First of all, many apologies to Dana Marton, but I have to finish her book ASAP - that is one of the ugliest covers I've ever seen! Good book, though!

We had a recent discussion on one of my email loops about having things in common with our husbands, and how that will affect our marriages after the kids leave.

I have very little in common with my husband. He loves music, I haven’t bought a CD since 2004. He builds guitar effects and talks about capacitors and things I don’t understand (or care to.) But the other night when Trish was here, we had dinner with my brother and sister in law and I realized how much history my husband and I share. And when we went to Dallas last fall, we actually did find things to talk about. He’s pretty smart, my husband.

As we were discussing this on the loop, I started thinking about my relationship with my best friend. Other than our day job, we don’t have much in common.

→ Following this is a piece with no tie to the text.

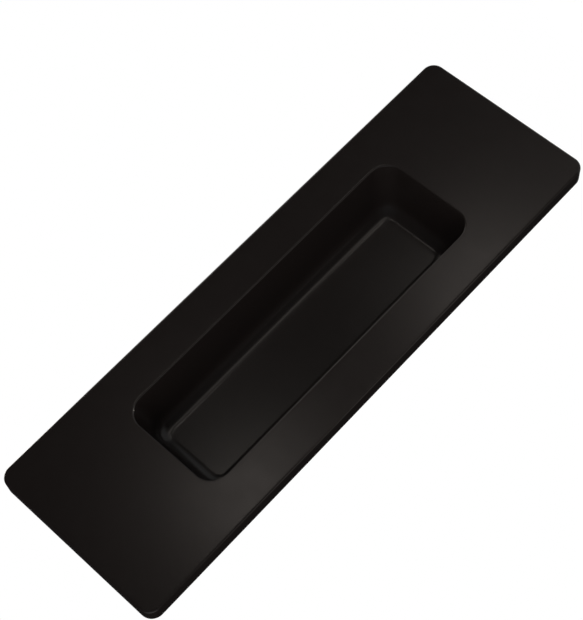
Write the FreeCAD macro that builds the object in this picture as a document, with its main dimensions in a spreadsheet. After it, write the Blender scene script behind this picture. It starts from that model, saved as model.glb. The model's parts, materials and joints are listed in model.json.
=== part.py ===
import FreeCAD, Part
import os
import Sketcher

# Pocket door pull, a die-cast finger pocket for a sliding door, with its two fixing screws.
# The row stands as fitted: the length runs up along Z, the width along X, the face looks towards -Y.
# The plane y = 0 is the back of the rim, which lies on the door. Sizes are in millimetres, drafts in degrees.

SIZES = [
    ("plate_length", 150.0, "faceplate from end to end"),
    ("plate_width", 48.8, "faceplate from side to side"),
    ("plate_height", 4.7, "how far the face stands off the door"),
    ("plate_corner", 3.2, "radius of the faceplate's corners"),
    ("face_round", 0.6, "radius round the edge of the face"),
    ("skin", 2.0, "wall left between the face and the hollow of the back"),
    ("rim_wall", 2.2, "width of the rim that lies on the door"),
    ("tray_corner", 1.6, "radius in the corners of the hollow of the back"),
    ("mouth_length", 90.0, "mouth of the finger pocket, along the plate"),
    ("mouth_width", 28.0, "mouth of the finger pocket, across the plate"),
    ("pocket_depth", 15.0, "from the face down to the pocket's floor"),
    ("end_draft", 11.0, "lean of the pocket's end walls"),
    ("side_draft", 9.5, "lean of the pocket's side walls"),
    ("pocket_corner", 5.0, "radius in the pocket's four upright corners"),
    ("lip_round", 0.5, "radius round the pocket's mouth"),
    ("floor_round", 4.0, "radius between the pocket's floor and walls"),
    ("cup_wall", 1.8, "wall of the cup behind the pocket"),
    ("cup_edge", 1.2, "radius round the back of the cup"),
    ("root_round", 1.0, "radius where the cup and posts rise from the plate"),
    ("post_beyond", 2.0, "from the end of the mouth out to the middle of the screw post"),
    ("post_radius", 3.8, "screw post, outside"),
    ("post_flank", 7.6, "straight flanks that run the posts into the cup"),
    ("post_drop", 0.3, "how far the posts stop short of the round of the cup's back"),
    ("tap_radius", 2.05, "tapped hole in the post, at the root of the thread"),
    ("tap_depth", 8.5, "depth of the tapped hole"),
    ("tap_mouth", 0.7, "chamfer round the mouth of the tapped hole"),
    ("thread_clearance", 0.1, "play between the screw and the tapped hole, on the radius"),
    ("screw_bite", 7.5, "how far the screw is turned into the post"),
    ("screw_reach", 32.5, "from the post to the underside of the screw's head"),
    ("screw_tip", 0.5, "chamfer at the screw's tip"),
    ("thread_length", 28.0, "threaded part of the screw, from the tip"),
    ("shank_radius", 1.75, "plain part of the screw, between the thread and the head"),
    ("head_radius", 4.7, "screw head"),
    ("head_height", 2.6, "screw head, underside to crown"),
    ("head_rim", 0.5, "straight edge of the screw head"),
    ("recess_span", 4.6, "cross recess, tip to tip"),
    ("recess_slot", 1.0, "width of the cross recess's wings"),
    ("recess_depth", 1.7, "depth of the cross recess"),
    ("recess_draft", 12.0, "lean of the cross recess's walls"),
]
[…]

We don’t like the same movies, she doesn’t read much, and never romance, she loves sports. She’s political, I’m not. I’m the computer geek, she barely checks email. Yet we can talk for hours. Like Fred, Cindi and I have a history. We know each other’s families, we have shared values, and I have no doubt we’ll be little old ladies together.

So what is it that makes us in it for the long haul, if not common interests? I mean, eHarmony seems to think that’s the key, right? Is it values, history, or something else?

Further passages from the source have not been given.